**Your goal**
Count lines holding the word "behind". Only the number is wanted.

**Source excerpt**
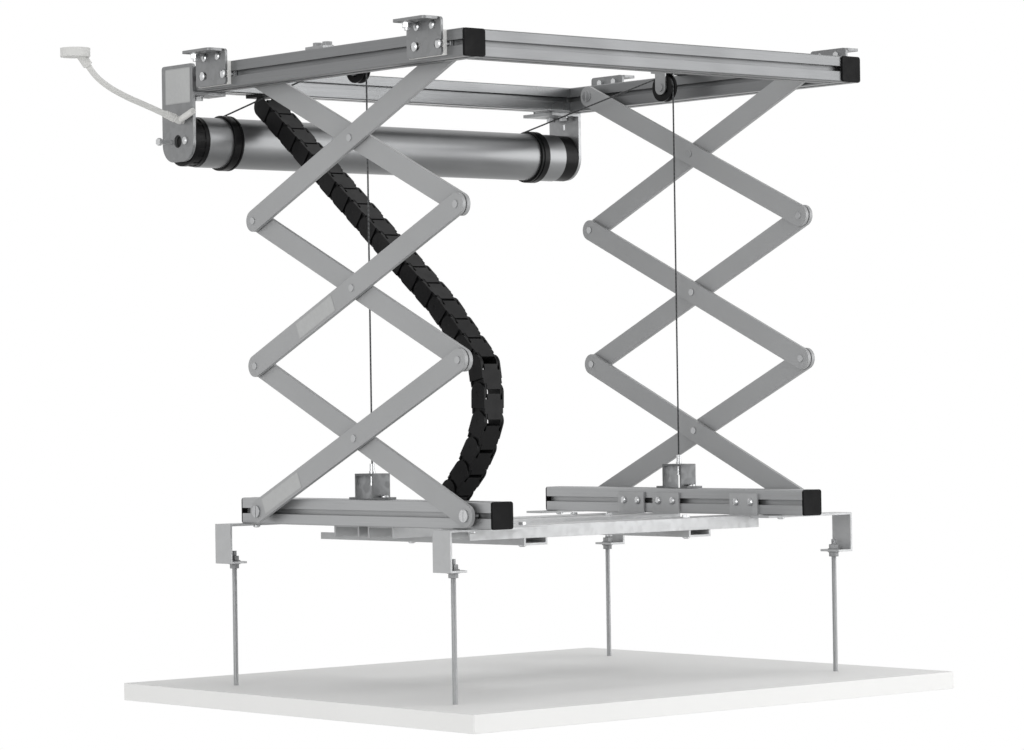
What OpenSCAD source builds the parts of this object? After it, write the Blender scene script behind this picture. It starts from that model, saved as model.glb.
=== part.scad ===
// Ceiling lift: scissor arms hung from the ceiling, raised by two wire ropes
// that a tubular motor winds. Drawn partly lowered. Up is +Z, the front is -Y, left is -X.
// The origin lies on the ceiling, in the middle of the four ceiling brackets' slots.

/* [Top frame] */
// Width of the top frame, outside to outside
frame_w = 600; // [520:1:760]
// Length of the two top rails
frame_d = 545; // [535:1:640]
// Side of the square rail section
profile = 30; // [28:0.5:34]
// Opening of the slot in each face of the rail
slot_w = 6.2; // [5.5:0.1:7]
// Thickness of the two lips beside the slot
slot_lip = 2; // [1.6:0.1:2.4]
// Width of the hollow behind the lips
slot_cavity_w = 12.4; // [11:0.1:13]
// Depth of the hollow behind the lips
slot_cavity_d = 5.2; // [4.5:0.1:5.8]
// Diameter of the hole along the middle of the rail
rail_bore_d = 6.8; // [5:0.1:7.5]
// Distance from the front ends of the top rails to the back beam
back_beam_setback = 475; // [474:1:486]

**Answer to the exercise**
3